Esteves, SGS Maine Pointe: The CFO of today has to be a strategic enabler of value creation.

Esteves also sees the growing demands of the role creating a new skills shortage. “The CFO position has evolved into a strategic enabler of value creation, with changing responsibilities,” says Esteves, adding there is a “notable skill gap in the industry’s current landscape” in this regard.

With competition for top-quality candidates fierce, the best can command premium. “CFOs are in a good spot right now, and they have been for some years,” says Alan Numsuwan, executive vice president in FTI’s CFO Solutions practice. “And when you’re in high demand, you generally can leverage that demand to find something that meets your criteria.”

Companies should have a plan for when the CFO moves on: “If the turnover is less than five years, then a board or a company should be considering what their succession plan is,” Gutzeit advises. “What is the talent that sits around the CFO? What does the organization that reports to the CFO look like?
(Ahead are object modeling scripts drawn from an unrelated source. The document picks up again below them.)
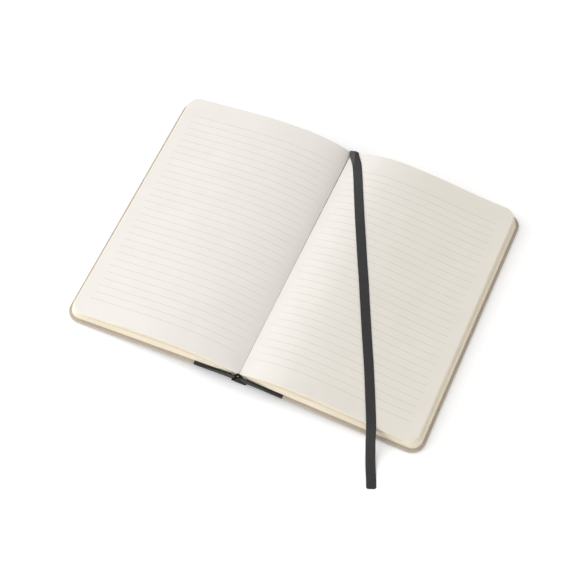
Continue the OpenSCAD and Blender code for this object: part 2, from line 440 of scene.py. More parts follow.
# Ruling on the open pages, in mm; it is fainter near the gutter
ruling = {"firstLine": 86.0, "lines": 30, "pitch": 6.0, "width": 0.3, "soft": 0.08,
          "fromGutter": 5.0, "toFore": 123.0, "strength": 0.32, "faintTo": 4.0, "fullFrom": 14.0,
          "faintest": 0.3, "ink": (0.30, 0.30, 0.30, 1)}
# Painted shade: the right page is darker and warmer from some way out of the gutter on
paperShade = {"plain": (0.845, 0.808, 0.757, 1), "shaded": (0.82, 0.776, 0.697, 1), "from": 15.0,
             "full": 70.0}


def leafMaterial(name, farPaper):
    d = ruling
    material, tree, shader = newMaterial(name, 0.78, 0.0, 0.25)
    place = restPlace(tree)
    parts = split(tree, place)
    out = absolute(tree, parts["X"])
    # Painted shade: away from the gutter the page blends to the far colour, which on the right page
    # is darker and warmer
    far = remap(tree, out, paperShade["from"], paperShade["full"])
    paper = blendColour(tree, far, paperShade["plain"], farPaper)
    fibre = placeGroup(tree, paperFibre, Place=place, Colour=paper, Amount=0.5)
    down = calc(tree, "DIVIDE", minus(tree, d["firstLine"], parts["Y"]), d["pitch"])
    nearest = absolute(tree, minus(tree, down, calc(tree, "ROUND", down)))
    line = remap(tree, times(tree, nearest, d["pitch"]), d["width"] / 2,
                 d["width"] / 2 + d["soft"], 1.0, 0.0)
    inRows = calc(tree, "COMPARE", down, (d["lines"] - 1) / 2, (d["lines"] - 1) / 2 + 0.3)
    middle = (d["fromGutter"] + d["toFore"]) / 2
    inWidth = calc(tree, "COMPARE", out, middle, d["toFore"] - middle)
    ruled = times(tree, times(tree, line, inRows), inWidth)
    ink = noise(tree, place, 0.8, 3.0)
    ruled = times(tree, ruled, calc(tree, "MULTIPLY_ADD", ink, 0.3, d["strength"] - 0.15))
    ruled = times(tree, ruled, remap(tree, out, d["faintTo"], d["fullFrom"], d["faintest"], 1.0))
    tree.links.new(blendColour(tree, ruled, fibre["Colour"], d["ink"]),
                   shader.inputs["Base Color"])
    bumpFrom(tree, shader, fibre["Height"], 0.18, 0.00006)
    return material


ruledLeaf = {"front": leafMaterial("ruledLeafFront", paperShade["plain"]),
             "back": leafMaterial("ruledLeafBack", paperShade["shaded"])}

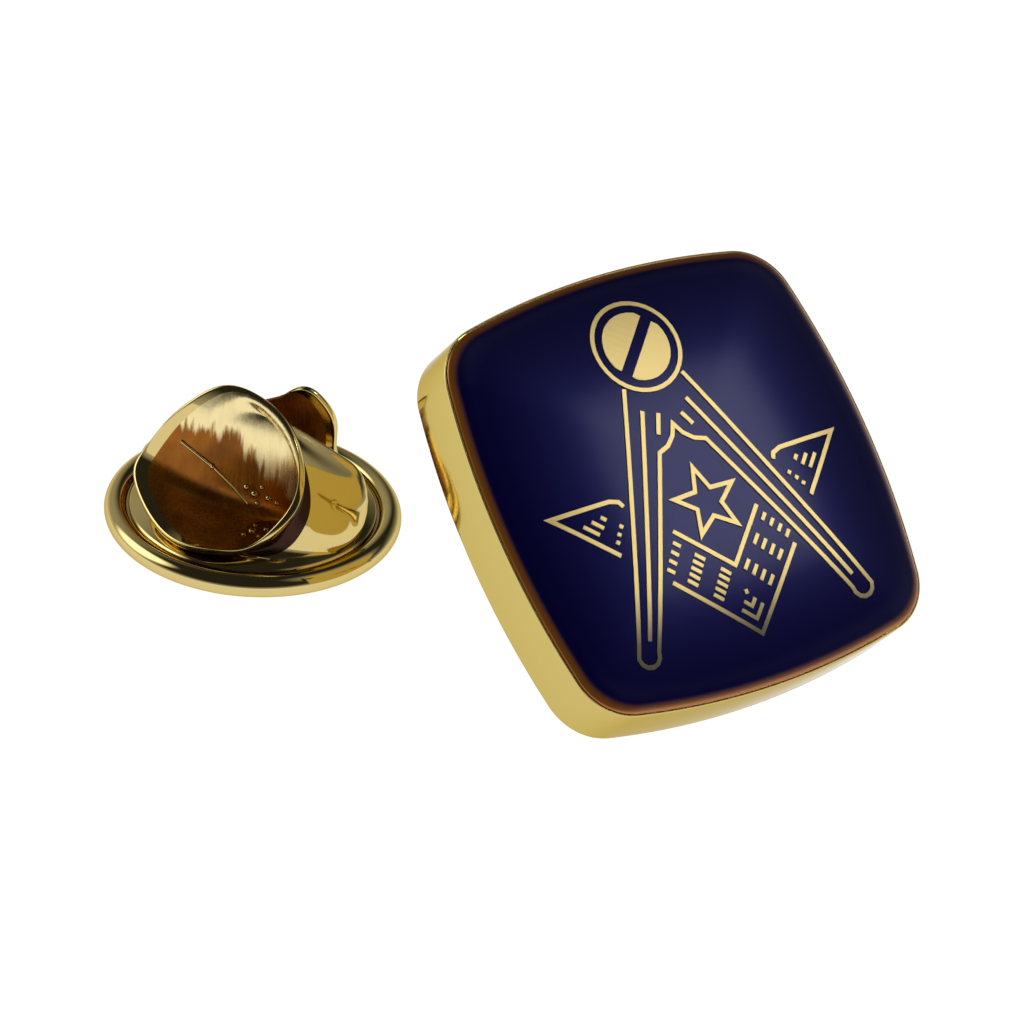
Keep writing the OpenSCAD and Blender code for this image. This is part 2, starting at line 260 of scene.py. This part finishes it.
def polished_gold_plate(name, hex_colour):
    """Brass, polished and flash plated with gold: mirror bright, with the slight waviness of
    stamped sheet and rubbing marks that only roughen the reflections."""
    made, tree, shader, place = new_material(name)
    shader.inputs["Base Color"].default_value = linear(hex_colour)
    shader.inputs["Metallic"].default_value = 1.0
    shader.inputs["Specular Tint"].default_value = linear("#d8ccaa")
    waves = node(tree, "ShaderNodeTexNoise", None, {"Vector": place}, Scale=SHEET_WAVES, Detail=2.0)
    rubbing = node(tree, "ShaderNodeTexNoise", None, {"Vector": place}, Scale=RUBBING_MARKS, Detail=3.0)
    spread = node(
        tree, "ShaderNodeMapRange", None, {"Value": rubbing.outputs["Fac"]},
        From_Min=0.35, From_Max=0.75, To_Min=0.05, To_Max=0.1,
    )
    tree.links.new(spread.outputs["Result"], shader.inputs["Roughness"])
    bump = node(
        tree, "ShaderNodeBump", None, {"Height": waves.outputs["Fac"]}, Strength=0.3, Distance=2e-5,
    )
    tree.links.new(bump.outputs["Normal"], shader.inputs["Normal"])
    return made


def pale_gold_line(to_badge):
    """The emblem's lines: pale, satin gold, painted grey as shade towards the points of the compasses'
    legs."""
    made, tree, shader, place = new_material("pale_gold_line")
    down = to_badge.to_3x3() @ Vector((-0.15, -1, 0))
    # Painted shade: the lines' colour greys with distance below the badge's centre
    depth = node(
        tree, "ShaderNodeMapRange", {"interpolation_type": "SMOOTHSTEP"},
        {"Value": along(tree, place, to_badge.translation, down)},
        From_Min=LINES_SHADE_FROM * MM, From_Max=LINES_SHADE_FULL * MM, To_Min=0.0, To_Max=1.0,
    )
    colour = node(
        tree, "ShaderNodeMix", {"data_type": "RGBA"},
        {"Factor": depth.outputs["Result"], 6: linear("#f2d890"), 7: linear("#6a6456")},
    )
    tree.links.new(colour.outputs[2], shader.inputs["Base Color"])
    shader.inputs["Metallic"].default_value = 1.0
    shader.inputs["Roughness"].default_value = 0.42
    return made


def lit_hollow_share(tree, place, to_clutch, streaks):
    """1 under the front wing's crest, where its hollow side is painted as lit, and 0 in the rest of the
    wings, which keep the brown painted shade. The edge between the two is ragged, along the streaks of
    the die."""
    origin = to_clutch @ Vector(LIT_HOLLOW_FROM)
    heights = [along(tree, place, origin, up) for up in LIT_HOLLOW_UPS]
    upper = node(tree, "ShaderNodeMath", {"operation": "MAXIMUM"}, {0: heights[0], 1: heights[1]})
    ragged = node(
        tree, "ShaderNodeMapRange", None, {"Value": streaks},
        From_Min=0.3, From_Max=0.7, To_Min=-LIT_EDGE_RAGGED * MM, To_Max=LIT_EDGE_RAGGED * MM,
    )
    edge = node(
        tree, "ShaderNodeMath", {"operation": "ADD"},
        {0: upper.outputs["Value"], 1: ragged.outputs["Result"]},
    )
    high = node(
        tree, "ShaderNodeMapRange", {"interpolation_type": "SMOOTHSTEP"},
        {"Value": edge.outputs["Value"]},
        From_Min=-0.25 * MM, From_Max=0.3 * MM, To_Min=0.0, To_Max=1.0,
    )
    front = node(
        tree, "ShaderNodeMapRange", None,
        {"Value": along(tree, place, to_clutch.translation, (0, -1, 0))},
        From_Min=0.0, From_Max=0.1 * MM, To_Min=0.0, To_Max=1.0,
    )
    both = node(
        tree, "ShaderNodeMath", {"operation": "MULTIPLY"},
        {0: high.outputs["Result"], 1: front.outputs["Result"]},
    )
    return both.outputs["Value"]


def raw_brass(name, dark, light, to_clutch=None):
    """Brass as it left the press: brown, in clouds, with the fine streaks of the drawing die. Its dark
    browns are painted shade where it lines the wings' hollows, crease and the gap between them. With
    the clutch's place it turns pale polished gold under the front wing's crest, a painted lit copy of
    the same hollow side."""
    made, tree, shader, place = new_material(name)
    # The die draws the sheet upwards, so its streaks are eight times as tall as they are wide
    stretch = node(tree, "ShaderNodeMapping", None, {"Vector": place}, Scale=(1, 1, 0.12))
    streaks = node(
        tree, "ShaderNodeTexNoise", None, {"Vector": stretch.outputs["Vector"]},
        Scale=DIE_STREAKS, Detail=3.0,
    ).outputs["Fac"]
    cloudy = node(tree, "ShaderNodeTexNoise", None, {"Vector": place}, Scale=BROWN_CLOUDS, Detail=2.0)
    dull = node(tree, "ShaderNodeMapRange", None, {"Value": streaks}, To_Min=0.12, To_Max=0.4)
    tree.links.new(dull.outputs["Result"], shader.inputs["Roughness"])
    bump = node(tree, "ShaderNodeBump", None, {"Height": streaks}, Strength=0.5, Distance=3e-5)
    tree.links.new(bump.outputs["Normal"], shader.inputs["Normal"])
    colour = node(
        tree, "ShaderNodeMix", {"data_type": "RGBA"},
        {"Factor": cloudy.outputs["Fac"], 6: linear(dark), 7: linear(light)},
    )
    shader.inputs["Metallic"].default_value = 0.7
    if to_clutch is not None:
        # Painted light and shade: pale polished gold where the hollow side is lit, dark brown brass
        # below
        plated = lit_hollow_share(tree, place, to_clutch, streaks)
        colour = node(
            tree, "ShaderNodeMix", {"data_type": "RGBA"},
            {"Factor": plated, 6: colour.outputs[2], 7: linear("#f3e0a6")},
        )
        metal = node(tree, "ShaderNodeMapRange", None, {"Value": plated}, To_Min=0.7, To_Max=1.0)
        tree.links.new(metal.outputs["Result"], shader.inputs["Metallic"])
    tree.links.new(colour.outputs[2], shader.inputs["Base Color"])
    return made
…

There should be more awareness and preparedness.”

These plans should encompass the entire CFO team, not just the CFO specifically, says Numsuwan: “The company should have an eye toward making sure there are plans in place across the finance function so that in the event of a departure, there is a plan in place that goes with looking at one or two levels down.”

Fractional CFOs

For small or startup companies, a fractional CFO can be a great solution, says Sunny Khosla, founder of business-development firm Coin Masters, who serves as fractional CFO for three different companies. In the end, he argues, CFOs “are supporting the company, and our expense line item is one of the first things to look at.”

A technology shift in recent years has provided easier access to talent, making the fractional CFO a more feasible proposition, he notes. “It has given access to a much larger talent pool, and AI [artificial intelligence] and automation tools made this possible. I have seen a lot of outsourcing of local bookkeepers and the implementation of AI to get bookkeeping with automation.”